Some records:

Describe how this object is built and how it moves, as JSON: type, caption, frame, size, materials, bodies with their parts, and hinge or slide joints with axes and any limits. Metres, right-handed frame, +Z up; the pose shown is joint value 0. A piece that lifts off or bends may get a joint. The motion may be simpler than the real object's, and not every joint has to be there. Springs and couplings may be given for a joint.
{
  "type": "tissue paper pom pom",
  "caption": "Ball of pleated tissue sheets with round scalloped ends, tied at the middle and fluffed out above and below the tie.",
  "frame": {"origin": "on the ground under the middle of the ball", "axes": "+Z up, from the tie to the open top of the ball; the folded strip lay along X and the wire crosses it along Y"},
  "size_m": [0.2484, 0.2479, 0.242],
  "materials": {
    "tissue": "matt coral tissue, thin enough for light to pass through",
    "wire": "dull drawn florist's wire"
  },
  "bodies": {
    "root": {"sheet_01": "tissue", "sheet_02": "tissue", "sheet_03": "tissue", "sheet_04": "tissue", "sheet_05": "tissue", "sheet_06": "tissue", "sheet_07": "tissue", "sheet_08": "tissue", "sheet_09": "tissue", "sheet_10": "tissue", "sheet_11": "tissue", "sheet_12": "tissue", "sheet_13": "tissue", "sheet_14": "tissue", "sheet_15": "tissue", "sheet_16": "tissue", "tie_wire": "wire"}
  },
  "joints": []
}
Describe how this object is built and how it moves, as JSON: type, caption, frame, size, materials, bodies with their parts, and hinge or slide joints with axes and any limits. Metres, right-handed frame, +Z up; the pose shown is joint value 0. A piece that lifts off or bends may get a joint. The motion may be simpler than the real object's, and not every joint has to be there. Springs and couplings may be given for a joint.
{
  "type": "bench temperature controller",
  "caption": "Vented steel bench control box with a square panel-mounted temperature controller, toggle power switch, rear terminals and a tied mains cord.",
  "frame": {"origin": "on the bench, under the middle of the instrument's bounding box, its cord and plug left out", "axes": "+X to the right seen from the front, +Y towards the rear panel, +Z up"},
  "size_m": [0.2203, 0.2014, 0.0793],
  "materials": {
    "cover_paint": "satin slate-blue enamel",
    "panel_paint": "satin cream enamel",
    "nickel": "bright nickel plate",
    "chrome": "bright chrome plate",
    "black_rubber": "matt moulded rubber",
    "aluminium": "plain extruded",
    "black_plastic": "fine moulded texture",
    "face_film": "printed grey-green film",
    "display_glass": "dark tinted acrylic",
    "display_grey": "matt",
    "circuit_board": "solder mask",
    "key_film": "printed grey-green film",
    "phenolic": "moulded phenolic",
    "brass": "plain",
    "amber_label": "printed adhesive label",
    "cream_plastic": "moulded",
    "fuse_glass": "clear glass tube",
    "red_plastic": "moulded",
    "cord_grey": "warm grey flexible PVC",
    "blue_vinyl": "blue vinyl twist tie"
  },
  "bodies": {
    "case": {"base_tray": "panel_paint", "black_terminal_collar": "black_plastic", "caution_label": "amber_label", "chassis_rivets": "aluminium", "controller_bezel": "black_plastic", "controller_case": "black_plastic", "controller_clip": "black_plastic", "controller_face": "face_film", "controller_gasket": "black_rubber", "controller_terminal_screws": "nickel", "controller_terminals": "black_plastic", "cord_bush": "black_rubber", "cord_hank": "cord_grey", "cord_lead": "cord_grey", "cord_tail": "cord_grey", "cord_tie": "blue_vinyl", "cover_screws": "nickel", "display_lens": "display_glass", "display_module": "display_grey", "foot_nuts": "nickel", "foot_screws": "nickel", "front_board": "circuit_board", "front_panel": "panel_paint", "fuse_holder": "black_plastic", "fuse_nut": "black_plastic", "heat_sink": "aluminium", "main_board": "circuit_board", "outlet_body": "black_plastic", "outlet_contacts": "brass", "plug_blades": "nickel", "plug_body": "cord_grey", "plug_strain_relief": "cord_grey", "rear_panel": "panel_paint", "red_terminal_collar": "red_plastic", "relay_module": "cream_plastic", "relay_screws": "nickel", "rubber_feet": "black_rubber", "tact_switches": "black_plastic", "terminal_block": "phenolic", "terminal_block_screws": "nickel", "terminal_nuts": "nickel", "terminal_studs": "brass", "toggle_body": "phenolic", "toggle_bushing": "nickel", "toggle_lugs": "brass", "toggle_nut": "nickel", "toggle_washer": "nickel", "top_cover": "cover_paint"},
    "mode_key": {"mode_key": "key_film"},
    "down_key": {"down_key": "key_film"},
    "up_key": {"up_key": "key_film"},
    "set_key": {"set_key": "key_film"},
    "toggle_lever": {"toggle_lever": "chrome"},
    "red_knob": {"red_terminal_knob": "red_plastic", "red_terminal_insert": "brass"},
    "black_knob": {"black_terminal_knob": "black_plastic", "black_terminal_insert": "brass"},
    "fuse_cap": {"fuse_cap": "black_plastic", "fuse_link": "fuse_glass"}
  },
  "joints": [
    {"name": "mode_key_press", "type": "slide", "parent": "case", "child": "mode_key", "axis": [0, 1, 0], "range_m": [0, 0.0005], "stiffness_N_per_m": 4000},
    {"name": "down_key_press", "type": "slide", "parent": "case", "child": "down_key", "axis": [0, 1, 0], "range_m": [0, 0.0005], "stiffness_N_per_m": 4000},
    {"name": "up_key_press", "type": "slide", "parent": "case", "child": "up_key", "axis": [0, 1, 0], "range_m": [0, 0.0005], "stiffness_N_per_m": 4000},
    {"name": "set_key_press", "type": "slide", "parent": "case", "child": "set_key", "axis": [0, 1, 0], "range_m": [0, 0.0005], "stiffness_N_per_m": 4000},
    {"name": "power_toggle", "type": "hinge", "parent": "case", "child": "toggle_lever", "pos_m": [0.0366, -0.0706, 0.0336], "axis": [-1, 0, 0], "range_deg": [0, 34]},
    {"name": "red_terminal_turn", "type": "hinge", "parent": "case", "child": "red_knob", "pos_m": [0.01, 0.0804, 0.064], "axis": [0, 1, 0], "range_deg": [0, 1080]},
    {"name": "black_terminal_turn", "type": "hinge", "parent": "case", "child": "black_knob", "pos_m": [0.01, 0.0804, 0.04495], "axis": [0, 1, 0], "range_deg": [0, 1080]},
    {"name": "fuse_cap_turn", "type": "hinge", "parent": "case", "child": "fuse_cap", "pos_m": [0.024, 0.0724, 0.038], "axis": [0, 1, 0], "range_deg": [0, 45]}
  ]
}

> EXERCISE TASK:
Output an exact copy of each record.

> COMPLETE ANSWER:
Describe how this object is built and how it moves, as JSON: type, caption, frame, size, materials, bodies with their parts, and hinge or slide joints with axes and any limits. Metres, right-handed frame, +Z up; the pose shown is joint value 0. A piece that lifts off or bends may get a joint. The motion may be simpler than the real object's, and not every joint has to be there. Springs and couplings may be given for a joint.
{
  "type": "tissue paper pom pom",
  "caption": "Ball of pleated tissue sheets with round scalloped ends, tied at the middle and fluffed out above and below the tie.",
  "frame": {"origin": "on the ground under the middle of the ball", "axes": "+Z up, from the tie to the open top of the ball; the folded strip lay along X and the wire crosses it along Y"},
  "size_m": [0.2484, 0.2479, 0.242],
  "materials": {
    "tissue": "matt coral tissue, thin enough for light to pass through",
    "wire": "dull drawn florist's wire"
  },
  "bodies": {
    "root": {"sheet_01": "tissue", "sheet_02": "tissue", "sheet_03": "tissue", "sheet_04": "tissue", "sheet_05": "tissue", "sheet_06": "tissue", "sheet_07": "tissue", "sheet_08": "tissue", "sheet_09": "tissue", "sheet_10": "tissue", "sheet_11": "tissue", "sheet_12": "tissue", "sheet_13": "tissue", "sheet_14": "tissue", "sheet_15": "tissue", "sheet_16": "tissue", "tie_wire": "wire"}
  },
  "joints": []
}
Describe how this object is built and how it moves, as JSON: type, caption, frame, size, materials, bodies with their parts, and hinge or slide joints with axes and any limits. Metres, right-handed frame, +Z up; the pose shown is joint value 0. A piece that lifts off or bends may get a joint. The motion may be simpler than the real object's, and not every joint has to be there. Springs and couplings may be given for a joint.
{
  "type": "bench temperature controller",
  "caption": "Vented steel bench control box with a square panel-mounted temperature controller, toggle power switch, rear terminals and a tied mains cord.",
  "frame": {"origin": "on the bench, under the middle of the instrument's bounding box, its cord and plug left out", "axes": "+X to the right seen from the front, +Y towards the rear panel, +Z up"},
  "size_m": [0.2203, 0.2014, 0.0793],
  "materials": {
    "cover_paint": "satin slate-blue enamel",
    "panel_paint": "satin cream enamel",
    "nickel": "bright nickel plate",
    "chrome": "bright chrome plate",
    "black_rubber": "matt moulded rubber",
    "aluminium": "plain extruded",
    "black_plastic": "fine moulded texture",
    "face_film": "printed grey-green film",
    "display_glass": "dark tinted acrylic",
    "display_grey": "matt",
    "circuit_board": "solder mask",
    "key_film": "printed grey-green film",
    "phenolic": "moulded phenolic",
    "brass": "plain",
    "amber_label": "printed adhesive label",
    "cream_plastic": "moulded",
    "fuse_glass": "clear glass tube",
    "red_plastic": "moulded",
    "cord_grey": "warm grey flexible PVC",
    "blue_vinyl": "blue vinyl twist tie"
  },
  "bodies": {
    "case": {"base_tray": "panel_paint", "black_terminal_collar": "black_plastic", "caution_label": "amber_label", "chassis_rivets": "aluminium", "controller_bezel": "black_plastic", "controller_case": "black_plastic", "controller_clip": "black_plastic", "controller_face": "face_film", "controller_gasket": "black_rubber", "controller_terminal_screws": "nickel", "controller_terminals": "black_plastic", "cord_bush": "black_rubber", "cord_hank": "cord_grey", "cord_lead": "cord_grey", "cord_tail": "cord_grey", "cord_tie": "blue_vinyl", "cover_screws": "nickel", "display_lens": "display_glass", "display_module": "display_grey", "foot_nuts": "nickel", "foot_screws": "nickel", "front_board": "circuit_board", "front_panel": "panel_paint", "fuse_holder": "black_plastic", "fuse_nut": "black_plastic", "heat_sink": "aluminium", "main_board": "circuit_board", "outlet_body": "black_plastic", "outlet_contacts": "brass", "plug_blades": "nickel", "plug_body": "cord_grey", "plug_strain_relief": "cord_grey", "rear_panel": "panel_paint", "red_terminal_collar": "red_plastic", "relay_module": "cream_plastic", "relay_screws": "nickel", "rubber_feet": "black_rubber", "tact_switches": "black_plastic", "terminal_block": "phenolic", "terminal_block_screws": "nickel", "terminal_nuts": "nickel", "terminal_studs": "brass", "toggle_body": "phenolic", "toggle_bushing": "nickel", "toggle_lugs": "brass", "toggle_nut": "nickel", "toggle_washer": "nickel", "top_cover": "cover_paint"},
    "mode_key": {"mode_key": "key_film"},
    "down_key": {"down_key": "key_film"},
    "up_key": {"up_key": "key_film"},
    "set_key": {"set_key": "key_film"},
    "toggle_lever": {"toggle_lever": "chrome"},
    "red_knob": {"red_terminal_knob": "red_plastic", "red_terminal_insert": "brass"},
    "black_knob": {"black_terminal_knob": "black_plastic", "black_terminal_insert": "brass"},
    "fuse_cap": {"fuse_cap": "black_plastic", "fuse_link": "fuse_glass"}
  },
  "joints": [
    {"name": "mode_key_press", "type": "slide", "parent": "case", "child": "mode_key", "axis": [0, 1, 0], "range_m": [0, 0.0005], "stiffness_N_per_m": 4000},
    {"name": "down_key_press", "type": "slide", "parent": "case", "child": "down_key", "axis": [0, 1, 0], "range_m": [0, 0.0005], "stiffness_N_per_m": 4000},
    {"name": "up_key_press", "type": "slide", "parent": "case", "child": "up_key", "axis": [0, 1, 0], "range_m": [0, 0.0005], "stiffness_N_per_m": 4000},
    {"name": "set_key_press", "type": "slide", "parent": "case", "child": "set_key", "axis": [0, 1, 0], "range_m": [0, 0.0005], "stiffness_N_per_m": 4000},
    {"name": "power_toggle", "type": "hinge", "parent": "case", "child": "toggle_lever", "pos_m": [0.0366, -0.0706, 0.0336], "axis": [-1, 0, 0], "range_deg": [0, 34]},
    {"name": "red_terminal_turn", "type": "hinge", "parent": "case", "child": "red_knob", "pos_m": [0.01, 0.0804, 0.064], "axis": [0, 1, 0], "range_deg": [0, 1080]},
    {"name": "black_terminal_turn", "type": "hinge", "parent": "case", "child": "black_knob", "pos_m": [0.01, 0.0804, 0.04495], "axis": [0, 1, 0], "range_deg": [0, 1080]},
    {"name": "fuse_cap_turn", "type": "hinge", "parent": "case", "child": "fuse_cap", "pos_m": [0.024, 0.0724, 0.038], "axis": [0, 1, 0], "range_deg": [0, 45]}
  ]
}